[Entries with parts and joints]

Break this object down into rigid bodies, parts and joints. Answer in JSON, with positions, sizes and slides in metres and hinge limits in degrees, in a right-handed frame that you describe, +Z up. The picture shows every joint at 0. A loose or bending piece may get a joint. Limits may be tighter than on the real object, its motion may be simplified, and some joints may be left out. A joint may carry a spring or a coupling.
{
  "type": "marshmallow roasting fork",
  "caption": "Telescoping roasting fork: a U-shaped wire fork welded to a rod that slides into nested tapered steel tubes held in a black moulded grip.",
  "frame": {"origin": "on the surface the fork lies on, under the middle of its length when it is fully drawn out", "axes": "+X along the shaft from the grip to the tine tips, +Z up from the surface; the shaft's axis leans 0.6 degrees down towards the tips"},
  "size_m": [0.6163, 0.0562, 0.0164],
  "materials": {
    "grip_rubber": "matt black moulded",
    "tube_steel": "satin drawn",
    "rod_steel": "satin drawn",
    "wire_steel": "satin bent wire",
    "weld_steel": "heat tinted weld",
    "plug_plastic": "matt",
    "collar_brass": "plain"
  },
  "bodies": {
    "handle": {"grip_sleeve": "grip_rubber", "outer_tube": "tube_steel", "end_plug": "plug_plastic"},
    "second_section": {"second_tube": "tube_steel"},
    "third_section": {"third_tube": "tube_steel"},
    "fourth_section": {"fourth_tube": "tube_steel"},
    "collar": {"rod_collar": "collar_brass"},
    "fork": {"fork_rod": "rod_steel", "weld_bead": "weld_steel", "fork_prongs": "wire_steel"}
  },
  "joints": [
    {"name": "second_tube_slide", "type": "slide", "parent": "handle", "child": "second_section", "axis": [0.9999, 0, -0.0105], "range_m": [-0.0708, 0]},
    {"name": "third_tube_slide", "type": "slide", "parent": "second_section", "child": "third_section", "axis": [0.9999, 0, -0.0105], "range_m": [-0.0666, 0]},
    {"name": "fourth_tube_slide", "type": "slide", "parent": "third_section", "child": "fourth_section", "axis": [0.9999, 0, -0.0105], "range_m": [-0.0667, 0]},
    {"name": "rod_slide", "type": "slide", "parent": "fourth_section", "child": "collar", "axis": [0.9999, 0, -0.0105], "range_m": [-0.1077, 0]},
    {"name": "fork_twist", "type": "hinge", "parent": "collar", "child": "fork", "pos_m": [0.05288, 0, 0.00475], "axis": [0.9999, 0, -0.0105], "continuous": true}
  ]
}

* * *

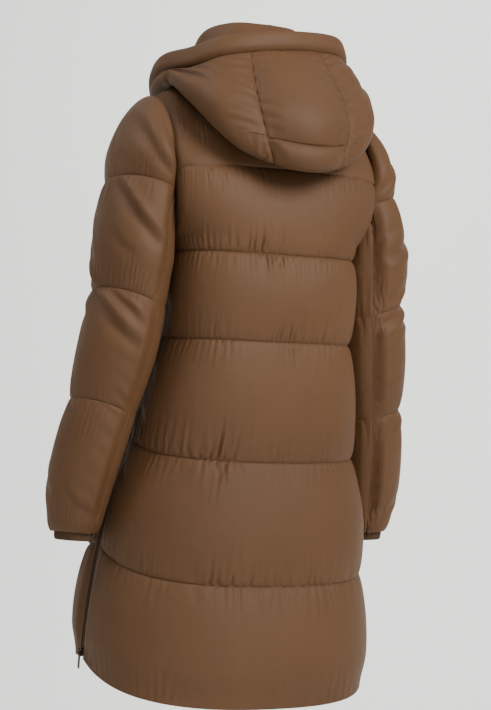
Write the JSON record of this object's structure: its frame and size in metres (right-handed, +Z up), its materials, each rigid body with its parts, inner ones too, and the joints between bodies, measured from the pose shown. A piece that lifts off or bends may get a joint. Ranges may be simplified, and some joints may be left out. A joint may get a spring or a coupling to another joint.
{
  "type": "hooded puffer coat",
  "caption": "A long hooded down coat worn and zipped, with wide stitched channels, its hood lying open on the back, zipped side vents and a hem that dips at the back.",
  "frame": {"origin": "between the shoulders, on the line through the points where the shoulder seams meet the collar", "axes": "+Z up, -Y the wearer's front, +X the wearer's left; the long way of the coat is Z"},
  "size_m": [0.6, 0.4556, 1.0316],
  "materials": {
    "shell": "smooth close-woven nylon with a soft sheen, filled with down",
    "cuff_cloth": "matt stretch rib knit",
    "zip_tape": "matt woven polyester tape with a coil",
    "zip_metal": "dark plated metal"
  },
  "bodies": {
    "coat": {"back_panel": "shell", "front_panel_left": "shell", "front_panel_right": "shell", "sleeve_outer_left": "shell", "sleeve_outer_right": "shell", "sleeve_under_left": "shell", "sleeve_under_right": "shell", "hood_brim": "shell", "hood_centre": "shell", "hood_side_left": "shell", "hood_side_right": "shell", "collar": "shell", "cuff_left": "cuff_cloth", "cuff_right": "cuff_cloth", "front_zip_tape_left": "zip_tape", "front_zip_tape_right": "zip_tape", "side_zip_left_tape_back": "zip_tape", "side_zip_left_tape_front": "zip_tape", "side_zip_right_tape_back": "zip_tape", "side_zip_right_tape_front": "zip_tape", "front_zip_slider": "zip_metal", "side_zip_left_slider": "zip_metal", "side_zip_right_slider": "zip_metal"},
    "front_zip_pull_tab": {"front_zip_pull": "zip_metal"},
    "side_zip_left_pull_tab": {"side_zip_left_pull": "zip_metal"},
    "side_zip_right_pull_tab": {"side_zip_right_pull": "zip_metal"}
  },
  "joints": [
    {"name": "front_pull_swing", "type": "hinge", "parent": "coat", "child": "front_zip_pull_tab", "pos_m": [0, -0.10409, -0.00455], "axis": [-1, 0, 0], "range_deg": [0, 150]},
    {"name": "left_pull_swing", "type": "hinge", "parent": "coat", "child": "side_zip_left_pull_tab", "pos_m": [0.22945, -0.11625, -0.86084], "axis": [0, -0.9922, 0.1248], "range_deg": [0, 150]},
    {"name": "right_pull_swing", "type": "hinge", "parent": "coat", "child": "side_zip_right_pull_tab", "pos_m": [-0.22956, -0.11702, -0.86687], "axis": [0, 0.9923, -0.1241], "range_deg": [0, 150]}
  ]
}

• _Work instructions_
Examine the entries and report how many of their lines contain the string "between", giving no more than the number.

• _Result of the exercise_
2